Good as in solid, strong, and right.
They have solid bones, and solid minds,
And like good people, they keep their twists to themselves.
I don’t want to let this grudge go.
I want to keep it,
And feed it spitfires, so it keeps burning, to keep me angry.
Because when I’m angry I can’t be mad at myself.
It’s lovely there, with righteous anger. It’s so great.
And I can think of all these reasons to hate, all these reasons they’re wrong,
These reasons I won’t share. That make me feel better.
And what am I going to do without my martyred, middle child self?
What will be left of me?
Happiness for fools. Give me my sinners cynicism and dark giggles.
I’ll know where I stand, and I’ll know where my lines are,
And I’ll understand where they come from unsympathetic, unloving, happy.
I will pass it onto another generation. My daughter will have an eating disorder in her teens, because of something I said.

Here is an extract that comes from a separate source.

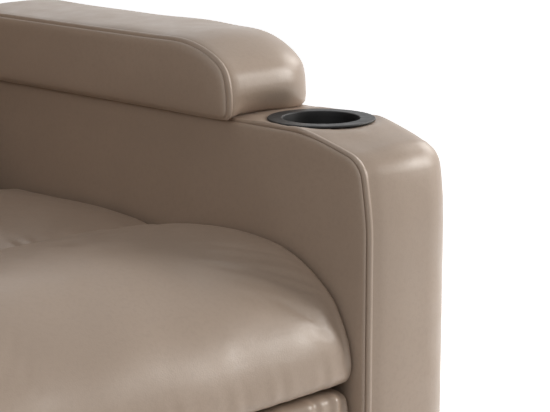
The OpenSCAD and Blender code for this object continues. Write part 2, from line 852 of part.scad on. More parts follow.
back_pad_seams = [0, 0.345, 0.648, 1];
back_pad_low = 34;
back_pad_top = back_h - 6;
function back_pad_z(i) = back_pad_low + (back_pad_top - back_pad_low) * back_pad_seams[i];
back_side_gap = 3;
pad_front = -strap_t - seam_gap - back_pad_t;
module back_cushion(i, swell) {
    h = back_pad_z(i + 1) - back_pad_z(i) - seam_gap;
    w = 2 * (arm_in - pad_overhang - back_side_gap);
    radii = [8, 36, 36, 8];
    end_r = 26;
    draw = 3;
    color(leather) back_place() translate([0, pad_front + back_pad_t / 2, back_pad_z(i) + h / 2])
        cushion(w, back_pad_t, h, radii, [0, swell, 0, 0], end_r, draw);
}

module lumbar_cushion() {
    back_cushion(0, 20);
}

module middle_cushion() {
    back_cushion(1, 16);
}

module head_cushion() {
    back_cushion(2, 20);
}

// Outer shell: rear skin, top, rounded foot about the hinge and two cheeks
shell_t = 14;
shell_x = cushion_w / 2;
shell_front = pad_front + back_pad_t + seam_gap;
foot_notch = 30;
foot_sweep = 100;
module back_shell() {
    r = back_rear;
    q = back_top_r;
    overrun = 40;
    outer = concat(arc([r - q, back_h - q], q, 0, 90, 8), [[shell_front, back_h], [shell_front, 0]],
        arc([0, 0], r, -foot_sweep, 0, 18));
    inner = concat(arc([r - q, back_h - q], q - shell_t, 0, 90, 8), [[-r, back_h - shell_t], [-r, 0]],
        arc([0, 0], r - shell_t, -foot_sweep - overrun, 0, 18));
    color(leather_dark) back_place() difference() {
        along_x(-shell_x, 2 * shell_x) polygon(outer);
        along_x(-shell_x + panel_t, 2 * (shell_x - panel_t)) polygon(inner);
        // clear space round the side plates at the foot
        both() block([layer(2), -r - cut, -r - cut], [shell_x + cut, foot_notch, 0]);
    }
}

// Release in the outer side of the right-hand arm, drawn on the left and mirrored
bezel_rim = 7;
module paddle_place() {
    translate([arm_out, -bezel_fwd, bezel_z]) children();
}

// Room in the outer panel for the bezel and its tub
module bezel_space() {
    w = bezel_w + 2 * seam_gap;
    h = bezel_h + 2 * seam_gap;
    tub_w = w - 2 * bezel_rim;
    tub_h = h - 2 * bezel_rim;
    paddle_place() {
        translate([-bezel_t - seam_gap, -w / 2, -h / 2]) cube([bezel_t + cut, w, h]);
        translate([-tub_depth - cut, -tub_w / 2, -tub_h / 2]) cube([tub_depth + cut, tub_w, tub_h]);
    }
}

module release_bezel() {
    w = bezel_w - 2 * bezel_rim;
    h = bezel_h - 2 * bezel_rim;
    in_w = w - 2 * tub_wall;
    in_h = h - 2 * tub_wall;
    color(black) right() paddle_place() difference() {
        union() {
            translate([-bezel_t, -bezel_w / 2, -bezel_h / 2]) cube([bezel_t, bezel_w, bezel_h]);
            translate([-tub_depth, -w / 2, -h / 2]) cube([tub_depth - bezel_t / 2, w, h]);
        }
        translate([-tub_depth + tub_wall, -in_w / 2, -in_h / 2]) cube([tub_depth + cut, in_w, in_h]);
        translate([-paddle_back, -bezel_w, -paddle_half]) rotate([-90, 0, 0])
            cylinder(r = paddle_pin_r + eps, h = 2 * bezel_w, $fn = 32);
        translate([-tub_depth - cut, 0, -paddle_half + cable_rise]) rotate([0, 90, 0])
            cylinder(r = cable_r + tight, h = tub_wall + cut + eps, $fn = 32);
    }
}
paddle_back = 12;
paddle_half = 28;
cable_r = 2.5;
cable_rise = 12;

module release_paddle() {
    side_gap = 2;
    w = bezel_w - 2 * (bezel_rim + tub_wall + side_gap);
    t = 7;
    tall = 40;
    color(black) right() paddle_place() translate([-paddle_back, 0, -paddle_half]) difference() {
        union() {
            translate([-t / 2, -w / 2, 0]) cube([t, w, tall]);
            translate([0, w / 2, tall]) rotate([90, 0, 0]) cylinder(r = t / 2, h = w, $fn = 32);
            translate([0, w / 2, 0]) rotate([90, 0, 0]) cylinder(r = t / 2, h = w, $fn = 32);
        }
        translate([0, w, 0]) rotate([90, 0, 0]) cylinder(r = paddle_pin_r + eps, h = 2 * w, $fn = 32);
        // pocket for the spring round the pin
        translate([-t, -spring_pocket / 2, -t]) cube([2 * t, spring_pocket, 2 * t]);
    }
}
spring_pocket = 16;

module paddle_pin() {
    len = bezel_w - 2 * bezel_rim;
    color(bright) right() paddle_place() translate([-paddle_back, -len / 2, -paddle_half])
        rotate([-90, 0, 0]) cylinder(r = paddle_pin_r, h = len, $fn = 32);
}

module paddle_spring() {
    wire = 0.6;
    turns = 4;
    span = spring_pocket - 2 * spring_end_gap;
    color(bright) right() paddle_place() translate([-paddle_back, -span / 2, -paddle_half])
        rotate([-90, 0, 0]) coil(paddle_pin_r + tight, wire, span, turns);
}
spring_end_gap = 3;

// The cable's route from the tub through the arm's inner panel to the trip lever, mirrored.
// Across, each point is a share of the way from the panel to the tub, or from the lever to the panel.
cable_tub_shares = [1, 0.93, 0.85, 0.75, 0.64, 0.52, 0.38, 0.24, 0.11, 0];
cable_lever_shares = [0.825, 0.667, 0.492, 0.317, 0.159, 0];
cable_yz = [[-140, 394], [-140, 393], [-140, 389], [-141, 380], [-142, 368], [-143, 355],
    [-144, 341], [-145, 326], [-147, 312], [-149, 299], [-151, 287], [-153, 278],
    [-155, 271], [-157, 267], [-160, 264], [-162, 263]];
cable_end_gap = 1;
cable_panel_x = arm_in + panel_t / 2 - cable_end_gap;
cable_lever_x = layer(5) + link_t + cable_end_gap;
cable_x = concat(
    [for (s = cable_tub_shares) cable_panel_x + s * (arm_out - tub_depth - cable_panel_x)],
    [for (s = cable_lever_shares) cable_lever_x + s * (cable_panel_x - cable_lever_x)]);
cable_hole = [149, 300];
cable_hole_r = 12;
module release_cable() {
    path = [for (i = [0:len(cable_x) - 1]) [cable_x[i], cable_yz[i][0], cable_yz[i][1]]];
    color(black) right() swept(path, cable_r, 8);
}

// Trip lever beside the rim of the drive tube's sector
module trip_lever() {
    w = 14;
    cable_end = [32, -6];
    shoe_a = 80;
    arm = trip_pivot - cable_end;
    shoe = t_pivot + (sector_r + w / 2 + eye_extra + foam_gap) * dir(shoe_a);
    right() bar([arm, trip_pivot, shoe], w, 5, [[trip_pivot, run_r]]);
}

module trip_lever_pin() {
    color(bright) right() {
        rod(trip_pivot, pivot_r, layer(5) - rivet_head_t, plate_x + link_t + rivet_head_t);
        rod(trip_pivot, rivet_head_r, layer(5) - rivet_head_t, layer(5) - eps);
        rod(trip_pivot, rivet_head_r, plate_x + link_t + eps, plate_x + link_t + rivet_head_t);
        rod(trip_pivot, rivet_head_r, layer(5) + link_t + tight, plate_x - tight);
    }
}

base_frame();
side_plate();  // side_plate_left
right() side_plate();  // side_plate_right
seat_box();
seat_straps();
seat_rear_cushion();
seat_front_roll();
arm_frame();  // arm_frame_left
right() arm_frame();  // arm_frame_right
arm_inner_panel();  // arm_inner_panel_left
right() arm_inner_panel(cable = true);  // arm_inner_panel_right
arm_outer_panel();  // arm_outer_panel_left
right() arm_outer_panel(release = true);  // arm_outer_panel_right
arm_band();  // arm_band_left
right() arm_band();  // arm_band_right
arm_pad();  // arm_pad_left
right() arm_pad();  // arm_pad_right
cup_holder();  // cup_holder_left
right() cup_holder();  // cup_holder_right
arm_feet();
arm_spacers();
arm_bolts();
rear_apron();
plate_rivets();
tube_bushes();
drive_springs();
drive_tube();
crank_rivets();
drive_links();
rear_link();  // rear_link_left
right() rear_link();  // rear_link_right
rear_link_rivets();
cross_link();  // cross_link_left
right() cross_link();  // cross_link_right
cross_link_rivets();
rocker_links();
front_link();  // front_link_left
right() front_link();  // front_link_right
footrest_bracket();  // footrest_bracket_left
right() footrest_bracket();  // footrest_bracket_right
bracket_rivets();
footrest_board();
footrest_screws();
footrest_pad();
back_frame();
back_hinge();  // back_hinge_left
right() back_hinge();  // back_hinge_right
back_hinge_screws();
back_straps();
lumbar_cushion();
middle_cushion();
head_cushion();
back_shell();
release_bezel();
release_paddle();
paddle_pin();
paddle_spring();
release_cable();
trip_lever();
trip_lever_pin();
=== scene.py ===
import bpy
import bmesh
import json
import math
import numpy as np
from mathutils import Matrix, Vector


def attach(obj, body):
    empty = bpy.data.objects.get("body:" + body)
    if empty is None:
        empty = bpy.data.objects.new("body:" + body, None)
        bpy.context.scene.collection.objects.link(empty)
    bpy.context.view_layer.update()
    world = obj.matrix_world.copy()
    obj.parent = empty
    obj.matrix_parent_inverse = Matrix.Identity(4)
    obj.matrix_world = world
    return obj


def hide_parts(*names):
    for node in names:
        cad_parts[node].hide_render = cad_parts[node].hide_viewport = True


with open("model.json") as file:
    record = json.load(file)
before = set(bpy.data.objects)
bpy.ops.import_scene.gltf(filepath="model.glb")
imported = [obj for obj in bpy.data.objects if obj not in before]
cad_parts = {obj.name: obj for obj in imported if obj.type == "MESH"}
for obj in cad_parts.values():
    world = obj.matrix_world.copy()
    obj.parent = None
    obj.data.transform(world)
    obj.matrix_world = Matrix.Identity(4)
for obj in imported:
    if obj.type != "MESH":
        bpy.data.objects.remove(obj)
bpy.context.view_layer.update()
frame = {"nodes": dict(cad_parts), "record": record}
scene = bpy.context.scene
nodes = frame["nodes"]

# The script's sizes are in mm, Blender's in m
MM = 0.001
# Points nearer than this, in m, are one: in a new mesh and after a cut
MERGE, MERGE_CUT = 2e-6, 2e-5

# Small maths


def smooth(a, b, x):
    t = np.clip((np.asarray(x, float) - a) / (b - a), 0, 1)
    return t * t * (3 - 2 * t)


def waves(p, length, seed, count=7):
    """Smooth, repeatable unevenness of about +-1 whose humps are `length` mm apart."""
    rng = np.random.default_rng(seed)
    p = np.asarray(p, float)
    total = np.zeros(p.shape[:-1])
    for _ in range(count):
        d = rng.normal(size=p.shape[-1])
        d /= np.linalg.norm(d)
        k = 2 * math.pi / (length * rng.uniform(0.7, 1.5))
        total += np.sin(p @ d * k + rng.uniform(0, 2 * math.pi))
    return total / math.sqrt(count)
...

Then she contemplate suicide, and have to see a counselor, and I’ll be helpless. I was so close. She’ll be closer. Her avalanche is worse. Her building is taller. Her car won’t hesitate to swerve. Her knives a bit less scary. Her bathtub waters a bit safer. Her pill bottles on a lower shelf. I can’t do that to another human being. I can’t create something knowing the pain I’ll pass down. I can’t.
I can try. But it won’t do any good. I’ll have to watch all my mistakes go down a line, in order, knowing it’s my fault. I could have prevented it. I can’t. “Oh you could try.” He’ll say. “I’m sure it won’t be that bad.” What are the odds I’ll have a daughter stronger than me? I can’t create something to die. I don’t love me enough to duplicate what I’ve been through. I’ve seen it pass already, grandma, to mom, to me. I can stop it with me. That’s my choice. Not yours.